Gen. R. 11 about juror contact is sound, and Judge Jones has included something on those lines in his pre-trial order for some time.

Gen. R. 12 says: "The Court may in its discretion impose the costs of a jury where a case is settled or otherwise disposed of after it is too late to reasonably notify the jury not to appear." I guess that's based on budget concerns, but a drag. Stick that in your eleventh hour settlement demand - "and you'll indemnify me against whatever the judge makes us pay for settling so late."

Civ. R. 11 requires briefing of motions, along the lines that are required now in Judge Jones's regular scheduling order, but this rule is broader because it would include discovery motions.

Civ. R. 16 now requires scheduling orders in all cases. Judge Williams has not been entering scheduling orders in cases unless someone asked for one, I think.

Civ. R. 26 deals with expert witness disclosures. The gist is if you are going to object to expert testimony, you need to file a motion in time for the Court to rule in advance of trial.

Civ. R. 51 says file proposed jury instructions a week before trial. I think Judge Jones has been ordering this for years. He generally wants them to be e-mailed to him in word processing format as well, so he can tidy them up, but that part is not in the rule.

Civ. R. 54 is cribbed from the D. Md., and sets forth the details of how to apply for attorneys' fees in a cases where those can be recovered. You need to file a little brief and have detailed time records.

Civ. R. 56 says file for summary judgment far enough in advance of trial for the Court to rule. The scheduling orders I've seen usually set a more explicit deadline than this rule provides.

None of this seems even mildly controversial to me. I wonder what jury costs are.

Thursday, November 05, 2009

The end of babysitting and sleepovers

I read the "new" opinions in Kellerman v. McDonough. I thought both the majority and Justice Kinser's opinions were off the mark.

The majority opinion converts the mom hosting a sleepover into some kind of service provider with a duty of reasonable care, to protect the kids from criminals. That's an awfully casual basis for imposing what might be a tremendous liability for the normally unforeseeable acts of others. I guess the Chief Justice wants moms and babysitters to keep a stack of written waivers handy.
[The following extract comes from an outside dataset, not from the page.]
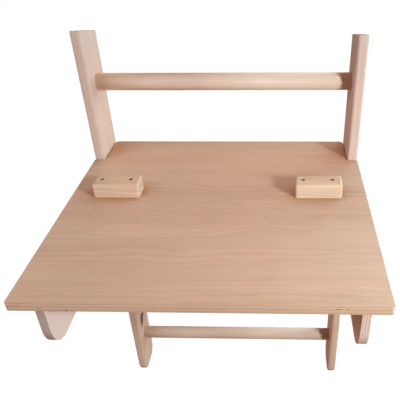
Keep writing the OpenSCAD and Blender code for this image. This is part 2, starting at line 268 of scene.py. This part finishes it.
    # the pink and straw shades of steamed beech
    pinkish = t.mix(1.0, col, (1.0 + 0.028 * warm, 1.0 - 0.030 * warm,
                               1.0 - 0.040 * warm, 1.0), "MULTIPLY")
    strawy = t.mix(1.0, col, (1.0 - 0.022 * warm, 1.0 + 0.020 * warm,
                              1.0 + 0.016 * warm, 1.0), "MULTIPLY")
    col = t.mix(hue, strawy, pinkish)
    col = t.mix(t.math("MULTIPLY", ray, 0.17 * flecks), col,
                tuple(x * 0.58 for x in mean[:3]) + (1.0,))

    # end grain: darker, with close pores
    end = t.math("ABSOLUTE", nor.outputs[g])
    end = t.ramp(end, 0.55, 0.92, 0.0, 1.0)
    pores = t.noise(t.xyz(t.math("MULTIPLY", a, 0.5), t.math("MULTIPLY", b, 2.6),
                          t.math("MULTIPLY", c, 2.6)), 1.0, 2.0, 0.7)
    pores = t.ramp(pores, 0.35, 0.65, 0.70, 0.92)
    edge_bump = None
    if ply is None:
        col_end = t.scaled(col, pores)
        col = t.mix(end, col, col_end)
        rgh_end = end
    else:
        axis, low, thick, plies = ply
        count = len(plies)
        i = AX[axis]
        across = [j for j in range(3) if j != i]
        wave = t.noise(t.xyz(t.math("MULTIPLY", sep.outputs[across[0]], 0.02),
                             t.math("MULTIPLY", sep.outputs[across[1]], 0.02),
                             seed), 1.0, 3.0, 0.6)
        depth = t.math("SUBTRACT", sep.outputs[i], low)
        depth = t.math("ADD", depth, t.math("MULTIPLY", t.math("SUBTRACT", wave, 0.5), 0.8))
        total = sum(p[0] for p in plies)
        h, at = None, 0.0
        for share, _ in plies:
            part = share / total * thick
            one = t.math("MULTIPLY_ADD", depth, 1.0 / part, -at / part, clamp=True)
            h = one if h is None else t.math("ADD", h, one)
            at += part
        h = t.math("MINIMUM", t.math("MAXIMUM", h, 0.001), count - 0.001)
        layer = t.math("FLOOR", h)
        frac = t.math("SUBTRACT", h, layer)
        odd = t.math("MODULO", t.math("ADD", layer, 20.0), 2.0)
        odd = t.math("ROUND", odd)
        # an edge facing along the face grain shows the odd veneers' long
        # side; the other edges show the even ones'
        along = t.math("ABSOLUTE", nor.outputs[g])
        along = t.ramp(along, 0.45, 0.75, 0.0, 1.0)
        isend = t.math("ABSOLUTE", t.math("SUBTRACT", odd, along))
        rand = t.new("ShaderNodeTexWhiteNoise", noise_dimensions="1D")
        t.put(rand.inputs["W"], t.math("ADD", layer, 3.7 + seed))
        steps = t.new("ShaderNodeValToRGB")
        steps.color_ramp.interpolation = "CONSTANT"
        el = steps.color_ramp.elements
        el[0].position, el[0].color = 0.0, (plies[0][1],) * 3 + (1.0,)
        el[1].position, el[1].color = 1.0 / count, (plies[1][1],) * 3 + (1.0,)
        for j in range(2, count):
            e = el.new(j / count)
            e.color = (plies[j][1],) * 3 + (1.0,)
        t.put(steps.inputs[0], t.math("DIVIDE", h, float(count)))
        tone_k = t.math("MULTIPLY", t.math("MULTIPLY_ADD", rand.outputs["Value"], 0.08, 0.96),
                        steps.outputs["Color"])
        long_col = t.scaled(t.mix(fibre, dark, pale), tone_k)
        end_noise = t.noise(mm.outputs[0], 1.1, 3.0, 0.7)
        end_k = t.math("MULTIPLY", tone_k, t.ramp(end_noise, 0.3, 0.7, 0.80, 1.0))
        end_col = t.scaled(t.mix(0.22, mean, lin(190, 122, 84)), end_k)
        # painted light: the ply edges are scaled by a gain, lighter where light falls on them, darker where they lie
        # in shade
        lay_col = t.scaled(t.mix(isend, long_col, end_col), edge_painted_light_gain)
        # glue lines
        glue = t.math("MINIMUM", frac, t.math("SUBTRACT", 1.0, frac))
        glue = t.ramp(glue, 0.02, 0.12, 0.30, 0.0)
        lay_col = t.mix(glue, lay_col, lin(120, 74, 50))
        # a few open joints in the inner plies
        gapn = t.noise(t.xyz(t.math("MULTIPLY", sep.outputs[across[0]], 0.021),
                             t.math("MULTIPLY", sep.outputs[across[1]], 0.021),
                             t.math("MULTIPLY", layer, 5.3)), 1.0, 0.0, 0.5)
        gapm = t.math("MULTIPLY", t.ramp(gapn, 0.75, 0.80, 0.0, 0.45),
                      t.ramp(t.math("ABSOLUTE", t.math("SUBTRACT", frac, 0.5)), 0.12, 0.34, 1.0, 0.0))
        lay_col = t.mix(gapm, lay_col, lin(70, 40, 26))
        for (mx, mz, length, high) in marks:
            # one long dark void in the edge that faces -Y
            u = t.math("DIVIDE", t.math("SUBTRACT", sep.outputs[across[0]], mx), length)
            v = t.math("DIVIDE", t.math("SUBTRACT", sep.outputs[i], mz), high)
            d = t.math("ADD", t.math("MULTIPLY", u, u), t.math("MULTIPLY", v, v))
            lay_col = t.mix(t.ramp(d, 0.4, 1.2, 0.85, 0.0), lay_col, lin(84, 46, 30))
        flat = t.math("ABSOLUTE", nor.outputs[i])
        on_edge = t.ramp(flat, 0.45, 0.80, 1.0, 0.0)
        col = t.mix(on_edge, col, lay_col)
        rgh_end = on_edge
        edge_bump = t.math("MULTIPLY", on_edge, t.math("SUBTRACT", 1.0, glue))

    for face, side_sign, points, wide, taper, paint, amount, wobble in strokes:
        i = AX[face]
        uv = [j for j in range(3) if j != i]
        w = None
        if wobble:
            w = t.noise(t.xyz(t.math("MULTIPLY", sep.outputs[uv[0]], 0.05),
                              t.math("MULTIPLY", sep.outputs[uv[1]], 0.05), 4.0),
                        1.0, 3.0, 0.6)
            w = t.math("MULTIPLY", t.math("SUBTRACT", w, 0.5), wobble)
        k = t.stroke(sep.outputs[uv[0]], sep.outputs[uv[1]], points, wide, taper, w)
        facing = t.ramp(t.math("MULTIPLY", nor.outputs[i], side_sign), 0.4, 0.8, 0.0, 1.0)
        k = t.math("MULTIPLY", t.math("MULTIPLY", k, facing), amount)
        col = t.mix(k, col, paint)

    # worn arrises, a little paler and smoother; the paler mix is also a painted highlight along the rounded edges
    bev = t.new("ShaderNodeBevel", samples=4)
    bev.inputs["Radius"].default_value = 0.0028
    geo = t.new("ShaderNodeNewGeometry")
    dot = t.new("ShaderNodeVectorMath", operation="DOT_PRODUCT")
    t.put(dot.inputs[0], bev.outputs[0])
    t.put(dot.inputs[1], geo.outputs["Normal"])
    worn_edge_and_highlight = t.ramp(dot.outputs["Value"], 0.80, 0.995, 1.0, 0.0)
    scuff = t.noise(mm.outputs[0], 0.11, 4.0, 0.65)
    worn_edge_and_highlight = t.math("MULTIPLY", worn_edge_and_highlight, t.ramp(scuff, 0.35, 0.62, 0.25, 1.0))
    col = t.mix(t.math("MULTIPLY", worn_edge_and_highlight, 0.22 * wear), col,
                tuple(min(1.0, x * 1.16) for x in pale[:3]) + (1.0,))
    # painted light: the tone is scaled from one end of the piece to the other along the grain, as the light falls off
    # along it
    if painted_light_fade is not None:
        at0, at1, k0, k1 = painted_light_fade
        k = t.ramp(sep.outputs[g], at0, at1, 1.0, 0.0)
        col = t.mix(k, t.scaled(col, k1), t.mix(1.0, t.scaled(col, k0), painted_light_fade_tint, "MULTIPLY"))
    # faint handling marks
    smudge = t.noise(mm.outputs[0], 0.012, 4.0, 0.6, 0.6)
    col = t.scaled(col, t.ramp(smudge, 0.35, 0.75, 1.012, 0.972))
    if painted_occlusion_shade is not None:
        # painted shade: darkens and warms the colour where the ambient occlusion node finds other parts close by, in
        # corners, beside the blocks and under the deck, as shade lit by light from the wood around it
        reach, open_at, shade = painted_occlusion_shade
        painted_shade_mask = t.new("ShaderNodeAmbientOcclusion")
        painted_shade_mask.samples = 6
        painted_shade_mask.inputs["Distance"].default_value = reach
        painted_shade_mask = t.ramp(painted_shade_mask.outputs["AO"], 0.45, open_at, 1.0, 0.0, smooth=False)
        broad = t.ramp(t.math("ABSOLUTE", nor.outputs[AX[ply[0]]]), 0.60, 0.95, 0.0, 1.0)
        col = t.mix(t.math("MULTIPLY", painted_shade_mask, broad), col, shade + (1.0,), "MULTIPLY")
    t.put(bsdf.inputs["Base Color"], col)

    rg = t.math("MULTIPLY_ADD", t.math("SUBTRACT", fibre, 0.5), 0.16, rough)
    rg = t.math("ADD", rg, t.math("MULTIPLY", rgh_end, 0.14))
    rg = t.math("ADD", rg, t.math("MULTIPLY", t.math("SUBTRACT", smudge, 0.5), 0.14))
    rg = t.math("SUBTRACT", rg, t.math("MULTIPLY", worn_edge_and_highlight, 0.06), clamp=True)
    t.put(bsdf.inputs["Roughness"], rg)
    bsdf.inputs["Specular IOR Level"].default_value = 0.36
    bsdf.inputs["Coat Weight"].default_value = 0.10
    bsdf.inputs["Coat Roughness"].default_value = 0.38

    hgt = t.math("MULTIPLY", fibre, 0.55)
    hgt = t.math("ADD", hgt, t.math("MULTIPLY", fine, 0.30))
    hgt = t.math("SUBTRACT", hgt, t.math("MULTIPLY", ray, 0.35 * flecks))
    hgt = t.math("ADD", hgt, t.math("MULTIPLY", rings, 0.20 * figure))
    if edge_bump is not None:
        hgt = t.math("ADD", hgt, t.math("MULTIPLY", edge_bump, 0.9))
    bump = t.new("ShaderNodeBump")
    bump.inputs["Strength"].default_value = 0.35
    bump.inputs["Distance"].default_value = 0.00022
    t.put(bump.inputs["Height"], hgt)
    t.put(bsdf.inputs["Normal"], bump.outputs[0])
    return m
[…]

At least the babysitters get paid - and now they need to charge enough to buy some good insurance.

Justice Kinser's parsing of the pleadings also seemed unreasonable. The Rules say: "An allegation of negligence or contributory negligence is sufficient without specifying the particulars of the negligence." The plaintiff had no obligation to specify any particular theory of negligence, under the rules as written. This part of Justice Kinser's opinion strikes me as another in a series of appellate decisions that have been too persnickety in their interpretation of whether issues were sufficiently raised in the trial court.